On 5 May 2004, a hikoi (a long walk or march — in this case, a protest march) arrived in Wellington. It had begun in Northland thirteen days earlier, picking up supporters as they drove to the capital. The hikoi, which some estimated to contain fifteen thousand people by the time it reached Parliament, strongly opposed the government's plans, and was highly supportive of Tariana Turia's decision.

Turia and her allies, believing that the time was right for an independent Māori political vehicle, established a new Māori Party. Many of Turia's supporters, such as Mana Motuhake leader Willie Jackson and Māori academic Pita Sharples, claimed that Māori who formerly supported Labour would flock to the new party en masse. On the other hand, other commentators pointed to a poor track record for Māori parties in the past, and said that it would be difficult to unite diverse Māori opinion into a single group.

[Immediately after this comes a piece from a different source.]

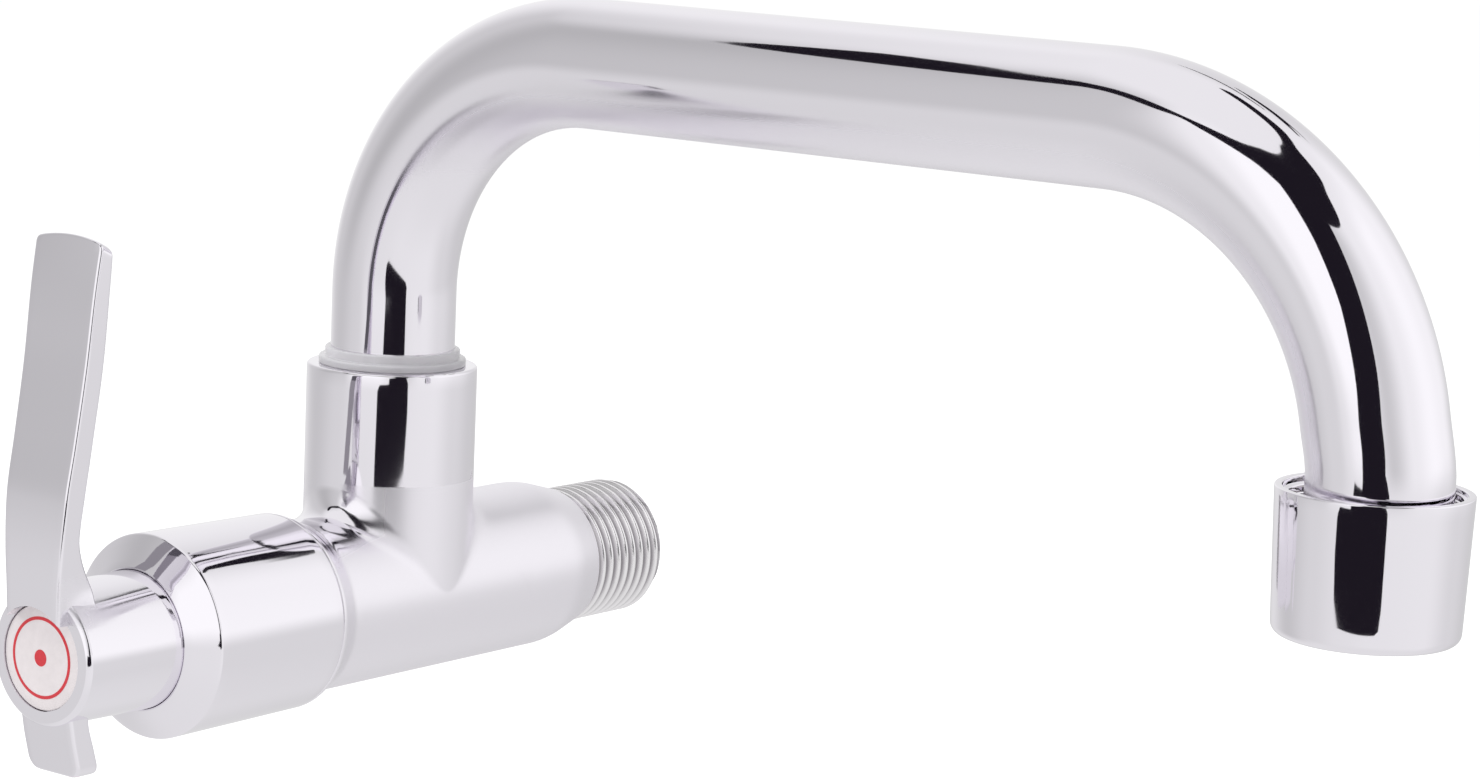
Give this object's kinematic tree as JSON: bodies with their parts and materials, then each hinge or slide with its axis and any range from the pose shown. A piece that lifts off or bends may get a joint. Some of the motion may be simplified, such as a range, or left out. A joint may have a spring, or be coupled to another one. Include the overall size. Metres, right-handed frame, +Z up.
{
  "type": "wall-mounted kitchen tap",
  "caption": "Chrome wall-mounted tap with a lever that turns a ceramic cartridge, a long swivelling tube spout with an aerator cup, and a threaded inlet at the back.",
  "frame": {"origin": "centre of the inlet thread where it starts, on the wall fitting's face", "axes": "+Y into the wall along the inlet thread, -Y out to the handle, +Z up, +X along the spout at rest"},
  "size_m": [0.1892, 0.1228, 0.1065],
  "materials": {
    "chrome_plated_brass": "polished",
    "chrome_plated_zinc": "polished",
    "turned_brass": "satin",
    "black_rubber": "matte",
    "white_plastic": "satin",
    "disc_ceramic": "satin",
    "clear_plastic": "gloss",
    "pearl_plastic": "gloss",
    "stainless_steel": "satin"
  },
  "bodies": {
    "tap_body": {"tap_body": "chrome_plated_brass", "bonnet_cap": "chrome_plated_brass", "headwork_body": "turned_brass", "headwork_o_ring": "black_rubber", "seat_seal": "black_rubber", "seal_support_ring": "white_plastic", "fixed_disc": "disc_ceramic", "glide_washer": "white_plastic"},
    "handle": {"lever_handle": "chrome_plated_zinc", "index_button": "pearl_plastic", "handle_screw": "stainless_steel", "spindle": "turned_brass", "spindle_o_ring_inner": "black_rubber", "spindle_o_ring_outer": "black_rubber", "spindle_circlip": "stainless_steel", "moving_disc": "disc_ceramic"},
    "spout": {"spout_tube": "chrome_plated_brass", "spout_ferrule": "turned_brass", "spout_o_ring_lower": "black_rubber", "spout_o_ring_upper": "black_rubber", "spout_split_ring": "white_plastic", "glide_ring": "clear_plastic", "tube_end_collar": "turned_brass", "outlet_cup": "chrome_plated_brass", "aerator_gasket": "black_rubber", "aerator_body": "white_plastic", "aerator_screen": "stainless_steel", "flow_straightener": "white_plastic"}
  },
  "joints": [
    {"name": "handle_turn", "type": "hinge", "parent": "tap_body", "child": "handle", "pos_m": [0, -0.1, 0], "axis": [0, -1, 0], "range_deg": [0, 90]},
    {"name": "spout_swivel", "type": "hinge", "parent": "tap_body", "child": "spout", "pos_m": [0, -0.0383, 0], "axis": [0, 0, 1], "continuous": true}
  ]
}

On 18 November 2004, Tim Selwyn put an axe through a window of the electorate office of Helen Clark, an act he described as a protest against Helen Clark's handling of the issue.

Legislation
On 18 November 2004, the Labour/Progressive government passed the Foreshore and Seabed Act, which declared that the land in question was owned by the Crown. Māori can, however, apply for "guardianship" of certain areas. The Act was highly contentious.

The government's foreshore and seabed bill passed its first vote in Parliament on 7 May 2004, backed by Labour, the Progressives, and New Zealand First. The National Party opposed the bill, saying that it gave too much control to Māori, United Future opposed it due to the removal of the public domain concept and ACT opposed it on the grounds of the legislation being retrospective, that it was a denial of property rights (in this case Māori property rights), and that it was an unwarranted incursion by the Crown into areas that were specifically Tikanga Māori . The Greens, another party in Parliament to take a position similar to that of the Māori protesters, also voted against the bill, saying that it overrode Māori rights and offered no guarantee that the land would not later be sold. Tariana Turia and Nanaia Mahuta both voted against the bill. The first vote tally was 65 in favour and 55 against. The Deputy Prime Minister, Michael Cullen, told Parliament that the bill "safeguards the seabed and foreshore for everyone", protecting the rights of both Māori and non-Māori. Opposition to the bill remained strong, however, and protests and criticism continued as the government's legislation progressed.

The bill's passage through its first vote meant that it was then considered by a special select committee of Parliament, which heard public submissions on the matter. The select committee having allowed six months for submissions, reported back to the parliament in November that they had been unable to agree on a position and were therefore reporting back the bill with no recommendations whatsoever. The bill, slightly amended by the Government itself, passed its second vote on 17 November 2004 by the same margin as in the first vote. It was then considered by a Committee of the House (with Parliament sitting under urgency). It finally received its third vote on 18 November 2004. The final vote tally was 66 in favour and 54 against — Nanaia Mahuta, who had previously voted against, this time voted in favour.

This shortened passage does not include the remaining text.